If you're starting from scratch, however, and extracting data from one or more source systems, handling the quality assurance and transformation, and copying that data into a separate environment, what determines whether you're building a data warehouse or a data mart? Although some guidelines exist, such as number of subject areas and volumes of data, it all comes down to this statement: As soon as you start labeling your environment as one or the other, you're adding preconceived notions and beliefs about its characteristics that may not fit your business needs.

Here's the answer: Forget about the terms data warehouse and data mart. Concentrate instead on your business problem and its possible solution: What data do you need in order to perform certain informational and analytical functions; where is that data now and in what form; and what do you have to do to make it available to your users?

Leave the terminology wars to the vendors and analysts. Don't get caught up in the hype.

Implementing a Data Mart -- Quickly

No matter how you decide to divide the universe of possible contents into some subset for your data mart, it's important to remember that in order to obtain maximum business value from your data mart, you must implement it quickly.

Here are the three keys to speedy implementation:

  • Follow a phased methodology. As described in Chapter 13, you spend the majority of your up-front time on the project focusing on the specific business value you want.
  • Hold to a fixed time for each phase.

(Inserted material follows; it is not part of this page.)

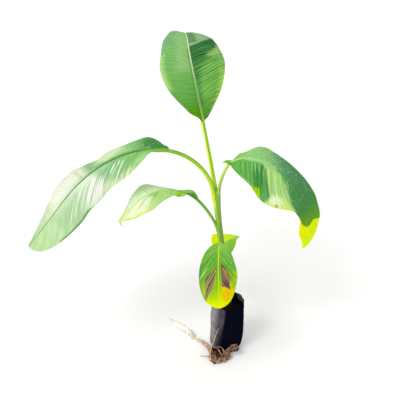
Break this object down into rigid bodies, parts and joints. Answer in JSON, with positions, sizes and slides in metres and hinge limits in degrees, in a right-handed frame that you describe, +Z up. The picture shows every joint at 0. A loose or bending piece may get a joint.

If you set aside two weeks for your scope, for example, stick to that window. Don't extend any phase (especially the early ones) unless the project is doomed to failure.
  • Avoid scope creep at all costs. Though costly and dangerous in any project -- data warehousing or otherwise -- scope creep (when additional feature requests keep creeping in long past the cutoff point) is devastating in a data mart effort. You probably will add complexity with only marginal incremental business value (if any) and do little other than put your project at risk.